= GIVEN EXERCISE =
Copy each line below in which the string "bodies" occurs.
-- BEGIN --
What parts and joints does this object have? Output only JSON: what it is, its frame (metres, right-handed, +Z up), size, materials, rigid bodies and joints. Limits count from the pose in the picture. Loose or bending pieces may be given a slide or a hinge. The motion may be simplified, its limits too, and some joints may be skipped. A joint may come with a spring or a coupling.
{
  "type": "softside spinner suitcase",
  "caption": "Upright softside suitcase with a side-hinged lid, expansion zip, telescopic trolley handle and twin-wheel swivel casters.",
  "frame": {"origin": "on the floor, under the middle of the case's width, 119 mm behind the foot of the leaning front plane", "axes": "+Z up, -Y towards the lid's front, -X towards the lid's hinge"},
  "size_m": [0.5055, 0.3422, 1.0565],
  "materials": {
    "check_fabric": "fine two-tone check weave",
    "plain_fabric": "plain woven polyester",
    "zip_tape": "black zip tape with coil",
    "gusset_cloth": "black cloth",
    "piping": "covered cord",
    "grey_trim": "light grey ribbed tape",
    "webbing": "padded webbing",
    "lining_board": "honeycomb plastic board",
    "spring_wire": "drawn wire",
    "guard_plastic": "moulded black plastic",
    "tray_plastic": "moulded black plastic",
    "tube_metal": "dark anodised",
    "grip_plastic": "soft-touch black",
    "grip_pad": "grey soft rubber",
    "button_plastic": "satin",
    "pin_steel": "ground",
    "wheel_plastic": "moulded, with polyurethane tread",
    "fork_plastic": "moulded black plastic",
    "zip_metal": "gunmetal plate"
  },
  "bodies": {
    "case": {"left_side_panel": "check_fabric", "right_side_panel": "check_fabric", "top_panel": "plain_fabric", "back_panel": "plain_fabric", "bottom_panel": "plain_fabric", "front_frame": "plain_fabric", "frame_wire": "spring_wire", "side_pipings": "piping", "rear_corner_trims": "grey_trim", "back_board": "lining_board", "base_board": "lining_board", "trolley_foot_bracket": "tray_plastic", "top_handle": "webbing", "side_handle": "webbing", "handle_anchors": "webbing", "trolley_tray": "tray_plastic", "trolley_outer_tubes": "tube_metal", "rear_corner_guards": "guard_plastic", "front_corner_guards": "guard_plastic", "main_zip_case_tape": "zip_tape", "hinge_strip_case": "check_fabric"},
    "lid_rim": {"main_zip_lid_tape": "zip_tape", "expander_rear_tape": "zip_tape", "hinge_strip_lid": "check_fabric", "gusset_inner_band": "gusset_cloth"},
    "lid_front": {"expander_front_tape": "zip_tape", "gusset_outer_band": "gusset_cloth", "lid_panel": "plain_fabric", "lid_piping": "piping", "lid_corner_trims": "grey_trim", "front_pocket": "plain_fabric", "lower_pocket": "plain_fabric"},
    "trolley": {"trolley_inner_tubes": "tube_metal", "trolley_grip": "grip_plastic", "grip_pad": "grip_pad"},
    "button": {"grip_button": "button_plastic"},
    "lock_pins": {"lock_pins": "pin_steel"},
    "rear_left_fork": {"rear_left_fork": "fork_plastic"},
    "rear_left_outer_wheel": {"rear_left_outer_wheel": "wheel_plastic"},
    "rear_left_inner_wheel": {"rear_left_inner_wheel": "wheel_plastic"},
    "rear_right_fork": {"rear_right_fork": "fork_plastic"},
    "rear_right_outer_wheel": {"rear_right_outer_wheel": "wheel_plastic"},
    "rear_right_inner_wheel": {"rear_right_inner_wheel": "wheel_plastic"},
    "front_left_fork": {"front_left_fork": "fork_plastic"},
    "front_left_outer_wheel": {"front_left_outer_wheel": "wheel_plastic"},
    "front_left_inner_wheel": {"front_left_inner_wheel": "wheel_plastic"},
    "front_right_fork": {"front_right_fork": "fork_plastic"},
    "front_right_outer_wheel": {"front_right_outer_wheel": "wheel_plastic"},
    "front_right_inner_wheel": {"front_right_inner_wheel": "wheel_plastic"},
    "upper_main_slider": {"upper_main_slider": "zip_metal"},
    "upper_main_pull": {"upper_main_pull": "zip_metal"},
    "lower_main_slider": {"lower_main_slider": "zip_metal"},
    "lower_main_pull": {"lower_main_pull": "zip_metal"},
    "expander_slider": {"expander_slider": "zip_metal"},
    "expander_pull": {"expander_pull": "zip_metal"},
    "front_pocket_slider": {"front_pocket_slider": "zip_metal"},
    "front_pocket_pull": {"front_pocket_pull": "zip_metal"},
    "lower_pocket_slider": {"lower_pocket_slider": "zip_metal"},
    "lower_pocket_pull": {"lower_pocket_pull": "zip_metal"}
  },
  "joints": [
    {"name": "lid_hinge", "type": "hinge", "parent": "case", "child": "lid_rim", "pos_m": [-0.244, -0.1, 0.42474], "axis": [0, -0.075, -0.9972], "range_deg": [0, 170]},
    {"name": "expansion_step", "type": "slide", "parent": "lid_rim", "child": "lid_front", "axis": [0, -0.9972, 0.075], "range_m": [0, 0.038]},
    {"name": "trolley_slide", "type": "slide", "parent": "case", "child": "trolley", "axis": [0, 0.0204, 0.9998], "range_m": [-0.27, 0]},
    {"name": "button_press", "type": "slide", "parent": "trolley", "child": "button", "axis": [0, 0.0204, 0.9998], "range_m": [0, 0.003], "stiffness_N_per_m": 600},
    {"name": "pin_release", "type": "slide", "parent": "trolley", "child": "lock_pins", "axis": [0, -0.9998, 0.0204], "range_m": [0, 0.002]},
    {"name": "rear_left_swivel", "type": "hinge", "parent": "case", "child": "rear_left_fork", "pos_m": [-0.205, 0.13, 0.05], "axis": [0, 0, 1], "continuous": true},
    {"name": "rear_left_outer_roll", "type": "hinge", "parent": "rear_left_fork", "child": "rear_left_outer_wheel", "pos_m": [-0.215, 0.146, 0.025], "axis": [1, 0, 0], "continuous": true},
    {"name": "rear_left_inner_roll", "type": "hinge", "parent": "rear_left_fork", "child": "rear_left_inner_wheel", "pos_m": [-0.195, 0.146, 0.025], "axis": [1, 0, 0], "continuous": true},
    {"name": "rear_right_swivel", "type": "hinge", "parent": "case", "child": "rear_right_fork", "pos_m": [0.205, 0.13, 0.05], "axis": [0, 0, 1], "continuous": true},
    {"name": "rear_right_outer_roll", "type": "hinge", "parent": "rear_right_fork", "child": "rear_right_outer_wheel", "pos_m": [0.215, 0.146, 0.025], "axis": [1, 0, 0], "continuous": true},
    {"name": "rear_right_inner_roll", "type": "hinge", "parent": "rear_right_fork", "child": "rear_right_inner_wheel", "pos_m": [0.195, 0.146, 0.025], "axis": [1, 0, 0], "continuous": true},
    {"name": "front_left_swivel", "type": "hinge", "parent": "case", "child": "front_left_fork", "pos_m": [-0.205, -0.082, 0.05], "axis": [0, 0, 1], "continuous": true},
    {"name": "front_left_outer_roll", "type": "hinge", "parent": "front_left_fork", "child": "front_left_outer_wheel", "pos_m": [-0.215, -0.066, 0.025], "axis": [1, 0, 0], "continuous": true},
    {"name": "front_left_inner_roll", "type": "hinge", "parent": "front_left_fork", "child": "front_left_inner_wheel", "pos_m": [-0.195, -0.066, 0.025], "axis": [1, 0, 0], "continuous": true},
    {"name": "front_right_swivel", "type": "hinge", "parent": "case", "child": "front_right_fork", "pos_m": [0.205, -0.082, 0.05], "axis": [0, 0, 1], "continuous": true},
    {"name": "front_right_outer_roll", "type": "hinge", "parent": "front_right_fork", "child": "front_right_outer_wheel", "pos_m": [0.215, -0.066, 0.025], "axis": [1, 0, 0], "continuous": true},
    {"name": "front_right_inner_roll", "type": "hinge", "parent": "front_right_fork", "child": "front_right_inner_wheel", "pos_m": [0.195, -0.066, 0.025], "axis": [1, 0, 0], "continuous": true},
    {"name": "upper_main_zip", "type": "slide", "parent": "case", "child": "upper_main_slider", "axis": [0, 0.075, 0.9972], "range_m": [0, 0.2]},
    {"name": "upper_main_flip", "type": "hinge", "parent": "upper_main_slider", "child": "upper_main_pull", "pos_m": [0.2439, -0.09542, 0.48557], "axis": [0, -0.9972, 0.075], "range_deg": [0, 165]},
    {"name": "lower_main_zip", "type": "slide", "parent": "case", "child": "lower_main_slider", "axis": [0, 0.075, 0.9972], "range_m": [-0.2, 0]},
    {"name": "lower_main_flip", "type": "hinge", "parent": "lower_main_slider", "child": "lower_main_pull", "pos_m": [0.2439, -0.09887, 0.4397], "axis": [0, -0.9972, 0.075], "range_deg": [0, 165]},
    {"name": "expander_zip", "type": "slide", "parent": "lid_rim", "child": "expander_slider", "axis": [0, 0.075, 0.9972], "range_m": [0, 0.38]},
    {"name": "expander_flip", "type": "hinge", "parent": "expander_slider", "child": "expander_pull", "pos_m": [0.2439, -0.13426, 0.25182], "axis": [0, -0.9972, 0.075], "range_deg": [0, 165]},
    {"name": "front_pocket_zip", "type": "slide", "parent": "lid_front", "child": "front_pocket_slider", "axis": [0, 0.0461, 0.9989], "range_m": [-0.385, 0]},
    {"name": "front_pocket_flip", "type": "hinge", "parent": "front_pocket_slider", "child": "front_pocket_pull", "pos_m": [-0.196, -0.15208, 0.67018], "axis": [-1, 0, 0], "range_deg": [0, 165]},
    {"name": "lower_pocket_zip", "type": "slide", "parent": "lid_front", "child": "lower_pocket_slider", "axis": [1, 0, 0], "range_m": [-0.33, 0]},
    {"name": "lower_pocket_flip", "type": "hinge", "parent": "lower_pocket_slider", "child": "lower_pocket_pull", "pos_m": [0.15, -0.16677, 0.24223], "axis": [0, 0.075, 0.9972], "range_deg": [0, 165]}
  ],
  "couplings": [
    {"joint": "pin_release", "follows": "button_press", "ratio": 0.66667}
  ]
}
-- END --
= EXERCISE ANSWER =
What parts and joints does this object have? Output only JSON: what it is, its frame (metres, right-handed, +Z up), size, materials, rigid bodies and joints. Limits count from the pose in the picture. Loose or bending pieces may be given a slide or a hinge. The motion may be simplified, its limits too, and some joints may be skipped. A joint may come with a spring or a coupling.
  "bodies": {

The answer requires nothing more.